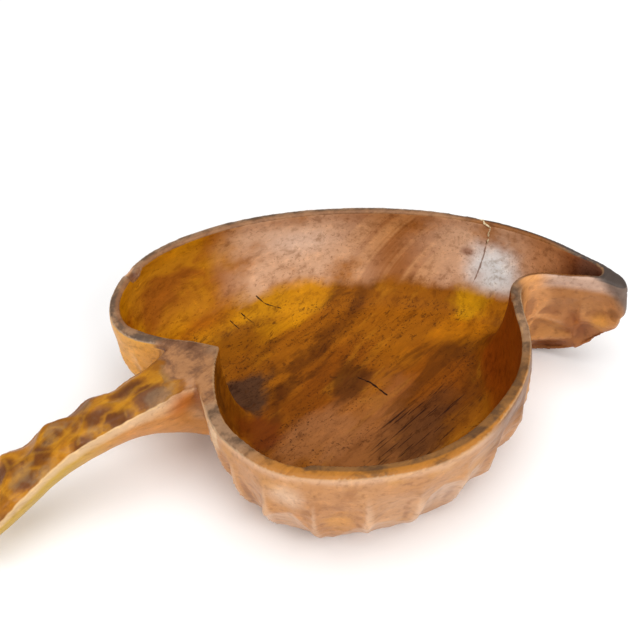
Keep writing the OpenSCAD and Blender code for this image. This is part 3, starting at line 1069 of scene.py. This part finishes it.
def rim_colour(g):
    """Grey-brown patina, amber along the front, slate at the left, dark brown to slate at the spout, and a
    painted highlight along the outer edge.
    """
    to_inner = g.mask("to_inner")
    spots = g.noise(8, (1, 1, 1), 5, 61, 0.2, 0.65)
    mottled = g.step(spots, 0.4, 0.62)
    colour = g.mix(mottled, patina(164, 128, 98), patina(110, 86, 68))
    front = g.mix(g.step(spots, 0.48, 0.66), shade(186, 122, 54, 1.12), shade(140, 94, 50, 1.12))
    wide = g.step(g.along, 0.352, 0.799, 2.5, 3.4)
    ledge = g.step(to_inner, wide, g.math("SUBTRACT", wide, 0.6))
    ledge = g.meet(ledge, g.step(g.x, LEDGE_START - 1.2, LEDGE_START + 0.8))
    ledge_wood = g.mix(mottled, shade(140, 98, 58, 1.1), shade(104, 76, 54, 1.1))
    front = g.paint(front, ledge_wood, ledge, 0.9)
    colour = g.paint(colour, front, g.step(g.across, 0.268, 0.146), 0.95)
    slate = g.meet(g.step(g.along, 0.09, 0.043), mottled)
    colour = g.paint(colour, patina(102, 84, 72), slate, 0.8)
    colour = g.paint(colour, patina(76, 54, 38), g.step(g.past_spout, 1.5, 17.5), 0.85)
    colour = g.paint(colour, patina(88, 78, 73), g.step(g.past_spout, 23.5, 33.5), 0.95)
    worn = g.meet(g.step(to_inner, 1.3, 0.5), g.step(g.across, 0.17, 0.292), g.step(spots, 0.62, 0.4))
    colour = g.paint(colour, patina(196, 146, 94), worn, 0.5)
    far_edge = g.meet(g.step(to_inner, 2.6, 1.2), g.step(g.across, 0.657, 0.779))
    colour = g.paint(colour, patina(164, 112, 74), far_edge, 0.6)
    at_spout = g.meet(g.step(g.past_spout, -0.5, 11.5), g.step(g.past_spout, 33.5, 27.5))
    at_spout = g.meet(at_spout, g.step(to_inner, 2.4, 1.2))
    colour = g.paint(colour, patina(148, 90, 42), at_spout, 0.8)
    for along, across, _, reach in EDGE_CHIPS[:2]:      # the third is too shallow to show
        chip = g.blob(bowl_place(along, across, RIM_Z - 1), (reach, reach, reach), 0.3)
        colour = g.paint(colour, patina(132, 78, 34), chip, 0.7)
    # painted highlight: a pale line along the rim's rounded outer edge
    outer_edge = g.step(g.mask("to_outer"), 1.0, 0.3)
    return g.paint(colour, patina(216, 184, 148), outer_edge, g.step(g.past_spout, 17.5, -0.5, 0.0, 0.5))


def glue():
    """Old cream glue, with dirt in it."""
    g = Graph("glue")
    colour = g.mix(g.step(g.noise(1.2, seed=81), 0.4, 0.65), shade(224, 206, 170), shade(176, 146, 104))
    g.set("Base Color", colour)
    g.set("Roughness", 0.45)
    return g.material


# ---- studio ----------------------------------------------
VIEW_TARGET = Vector(bowl_place(0.4418, 0.5353, RIM_Z)) * MM
VIEW_AZIMUTH = -118             # degrees
VIEW_ELEVATION = 42
VIEW_DISTANCE = 520.1 * MM
LENS = 73.1                     # on a sensor 36 mm wide
FLOOR_REACH = 40.0              # metres, so that it ends at the horizon in low views


def direction(azimuth, elevation):
    """The way to a place in the sky, given in degrees."""
    azimuth, elevation = math.radians(azimuth), math.radians(elevation)
    flat = math.cos(elevation)
    return Vector((math.cos(azimuth) * flat, math.sin(azimuth) * flat, math.sin(elevation)))


def add_camera():
    """Looks down on the bowl from the near left."""
    data = bpy.data.cameras.new("camera")
    data.sensor_width = 36
    data.lens = LENS
    camera = add_object("camera", data)
    camera.location = VIEW_TARGET + VIEW_DISTANCE * direction(VIEW_AZIMUTH, VIEW_ELEVATION)
    camera.rotation_euler = (VIEW_TARGET - camera.location).to_track_quat("-Z", "Y").to_euler()
    bpy.context.scene.camera = camera


def add_softbox(name, azimuth, elevation, size, power):
    """A round soft light that faces the bowl from one metre away."""
    data = bpy.data.lights.new(name, "AREA")
    data.shape = "DISK"
    data.size = size
    data.energy = power
    light = add_object(name, data)
    light.location = VIEW_TARGET + direction(azimuth, elevation)
    light.rotation_euler = (VIEW_TARGET - light.location).to_track_quat("-Z", "Y").to_euler()


def add_studio():
    """A pale room: even light all round, two softboxes, a soft light from above and a paper floor."""
    world = bpy.data.worlds.new("studio")
    world.use_nodes = True
    background = world.node_tree.nodes["Background"]
    background.inputs["Color"].default_value = (1, 1, 1, 1)
    background.inputs["Strength"].default_value = 0.38
    bpy.context.scene.world = world
    bpy.context.scene.view_settings.view_transform = "Standard"
    add_softbox("front_softbox", azimuth=-86, elevation=38, size=0.55, power=4)
    add_softbox("left_softbox", azimuth=205, elevation=24, size=0.5, power=2.4)
    sky = bpy.data.lights.new("overhead_light", "SUN")
    sky.energy = 1.7
    sky.angle = math.radians(60)
    add_object("overhead_light", sky)
    data = bpy.data.meshes.new("floor")
    corners = [(x * FLOOR_REACH, y * FLOOR_REACH, 0) for x, y in ((-1, -1), (1, -1), (1, 1), (-1, 1))]
    data.from_pydata(corners, [], [(0, 1, 2, 3)])
    floor = add_object("floor", data)
    floor.location.z = cad_low.z - 0.0002
    g = Graph("paper")
    g.set("Base Color", (0.97, 0.97, 0.97, 1))
    g.set("Roughness", 0.9)
    data.materials.append(g.material)


def mark_mesh(skin):
    """Keeps each point's normal for the pieces, and gives the hollow's faces the second material."""
    whole = skin.mesh.attributes.new("whole_normal", "FLOAT_VECTOR", "POINT")
    whole.data.foreach_set("vector", skin.normals.astype(np.float32).ravel())
    in_hollow = skin.hollow[skin.first_corners]
    skin.mesh.polygons.foreach_set("material_index", in_hollow.astype(np.int32))


skin = Skin(joined_blank())
mark_regions(skin)
carve(skin)
bevel_front(skin)
chip_edges(skin)
round_rim(skin)
measure(skin)
mark_mesh(skin)
bowl_mesh, spout_mesh, handle_mesh = part_skin(skin)
outer, hollow = outer_wood(), hollow_wood()
add_piece("carved_bowl", bowl_mesh, "bowl", "bowl_wood", outer, hollow)
add_piece("carved_spout", spout_mesh, "spout", "spout_wood", outer, hollow)
add_piece("carved_handle", handle_mesh, "handle", "handle_wood", outer, hollow)
add_piece("glue_bead", glue_bead(skin), "split_filler", "filler", glue())
add_camera()
add_studio()
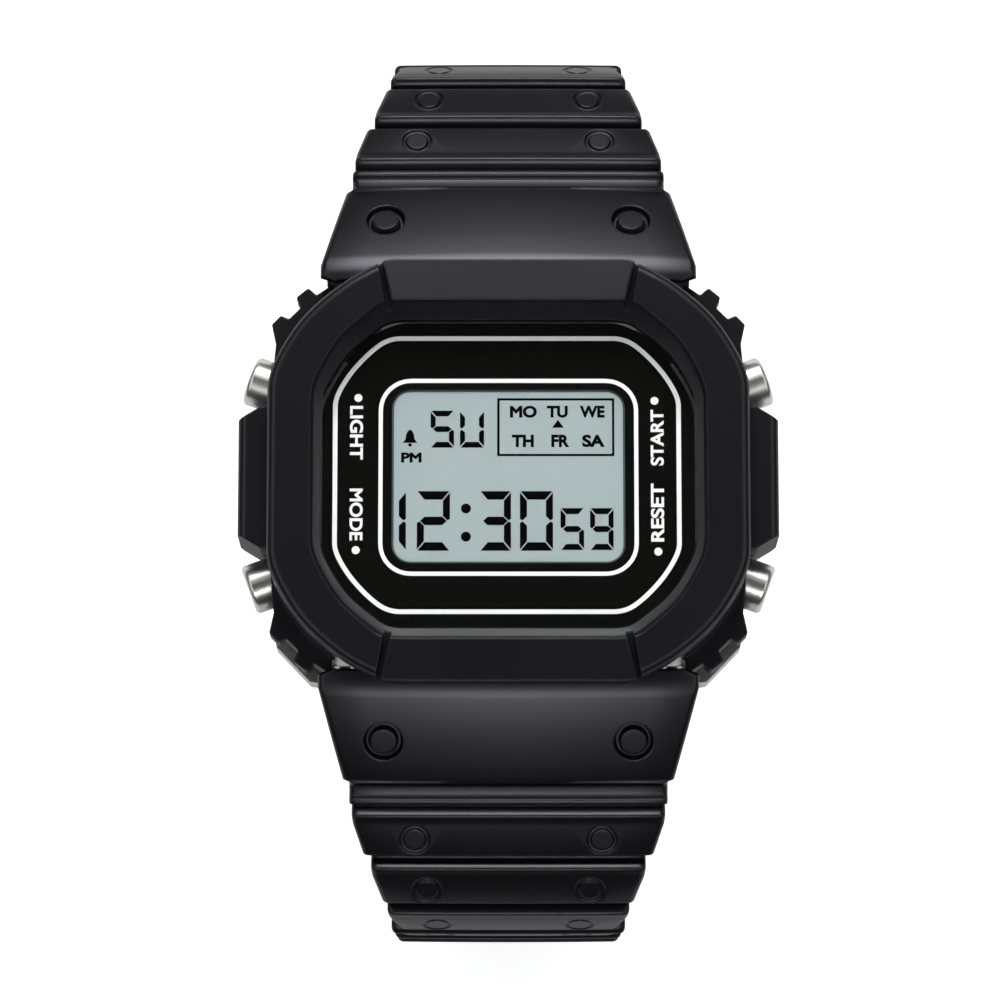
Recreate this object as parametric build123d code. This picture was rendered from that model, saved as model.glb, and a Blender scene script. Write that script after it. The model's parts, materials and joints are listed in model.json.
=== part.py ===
from build123d import *
from math import cos, radians, sin
import os

# A digital wristwatch, dial up: +Z leaves the dial, +Y points to twelve o'clock and +X to three o'clock.
# The origin is the centre of the case back's outer face. All lengths are millimetres.

os.makedirs("parts", exist_ok=True)

# Shared clearances
overrun = 3.0
running_gap = 0.05
seat_gap = 0.04
body_gap = 0.35

# Crystal stack, seated in the pocket on top of the case body
crystal_half_width = 15.0
crystal_half_height = 12.5
crystal_gasket_wall = 0.35
film_thick = 0.15
crystal_edge_round = 0.25
window_half_width = 9.3
window_half_height = 6.92
window_round = 1.6

# Case body
case_side_wall = 2.05
case_end_wall = 1.45
case_half_width = crystal_half_width + crystal_gasket_wall + case_side_wall
case_half_height = crystal_half_height + crystal_gasket_wall + case_end_wall
case_corner_round = 4.4
case_low = 0.9
case_top = 10.6
shoulder_high = 3.4
cavity_side_wall = 3.8
cavity_end_wall = 2.4
cavity_half_width = case_half_width - cavity_side_wall
cavity_half_height = case_half_height - cavity_end_wall
cavity_round = 2.4
cavity_top = 8.9

# Bezel
bezel_side_wall = 1.65
bezel_end_wall = 2.7
bezel_top = case_top + 2.4
bezel_half_width = case_half_width + bezel_side_wall
bezel_half_height = case_half_height + bezel_end_wall
bezel_shares = [
    (1.0, 0.37), (0.955, 0.55), (0.86, 0.715), (0.735, 0.848), (0.62, 0.935), (0.53, 0.985), (0.46, 1.0),
]
bezel_edge_round = 0.7
bezel_bar_low = case_top + 0.75
bezel_skirt_low = 2.2
bezel_skirt_high = 8.7
bezel_tooth_low = 6.6
bezel_tooth_start = 11.3
bezel_roof = 0.8
tooth_round = 0.2
skirt_shares = [
    (0.995, 0.297), (0.985, 0.524), (0.975, 0.64), (0.993, 0.735), (0.955, 0.779), (0.921, 0.762),
    (0.871, 0.818), (0.891, 0.866), (0.841, 0.912), (0.806, 0.877), (0.735, 0.932), (0.735, 0.84),
]
shoulder_shares = [(0.985, 0.66), (0.975, 0.75), (0.832, 0.918), (0.735, 0.932), (0.735, 0.84)]
wing_proud = 2.45
wing_shoulder_proud = 0.7
wing_half_length = 4.65
wing_root_spread = 1.45
wing_shoulder_spread = 1.05
wing_reach = bezel_half_width + wing_proud
wing_shoulder_reach = bezel_half_width + wing_shoulder_proud
wing_shoulder_half_length = wing_half_length + wing_shoulder_spread
wing_root_half_length = wing_half_length + wing_root_spread
wing_low = 2.8
wing_high = 9.2
wing_round = 0.7
opening_lap = 0.05
opening_slope_x = 0.45
opening_slope_y = 0.95
opening_chamfer = 0.25
opening_floor_half_width = crystal_half_width - opening_lap
opening_floor_half_height = crystal_half_height - opening_lap
opening_half_width = opening_floor_half_width + opening_slope_x
opening_half_height = opening_floor_half_height + opening_slope_y
opening_shares = [(1.0, 0.40), (0.945, 0.615), (0.83, 0.81), (0.715, 0.925), (0.54, 1.0)]
bar_outer_half = 10.0
bar_inner_half = 9.1
bar_tilt_deg = 6.0
bar_groove_inner_width = 0.6
bar_groove_outer_width = 0.25
bar_groove_reach = 0.6
bar_groove_depth = 0.45

# Back plate and its screws
back_side_inset = 1.2
back_end_inset = 1.1
back_thick = case_low
back_half_width = case_half_width - back_side_inset
back_half_height = case_half_height - back_end_inset
back_round = 3.6
back_rim_wall = 0.8
back_rim_height = 0.8
back_gasket_wall = 0.4
back_gasket_height = 0.65
back_screw_inset_x = 1.5
back_screw_inset_y = 2.0
back_screw_x = back_half_width - back_screw_inset_x
back_screw_y = back_half_height - back_screw_inset_y
back_screw_head = 2.2
back_screw_head_thick = 0.5
back_screw_shank = 1.1
back_screw_length = 4.0
slot_width = 0.35
slot_depth = 0.25

# Module inside the cavity
module_room = 0.2
module_half_width = cavity_half_width - module_room
module_half_height = cavity_half_height - module_room
module_base_low = 2.0
board_low = 3.9
board_thick = 0.7
board_inset = 0.5
frame_top = 8.85
lcd_rim_x = 1.9
lcd_rim_y = 1.78
lcd_half_width = window_half_width + lcd_rim_x
lcd_half_height = window_half_height + lcd_rim_y
lcd_thick = 1.6
lcd_drop = 0.05
light_rim_x = 0.3
light_rim_y = 0.08
light_half_width = window_half_width + light_rim_x
light_half_height = window_half_height + light_rim_y
light_thick = 0.4
connector_inset = 0.75
connector_y = lcd_half_height - connector_inset
connector_wall = 1.1
connector_half_length = 9.0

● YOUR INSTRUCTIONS
From the records above, copy every line that holds the word "this".

● TASK RESPONSE
Keep writing the OpenSCAD and Blender code for this image. This is part 3, starting at line 1069 of scene.py. This part finishes it.
Recreate this object as parametric build123d code. This picture was rendered from that model, saved as model.glb, and a Blender scene script. Write that script after it. The model's parts, materials and joints are listed in model.json.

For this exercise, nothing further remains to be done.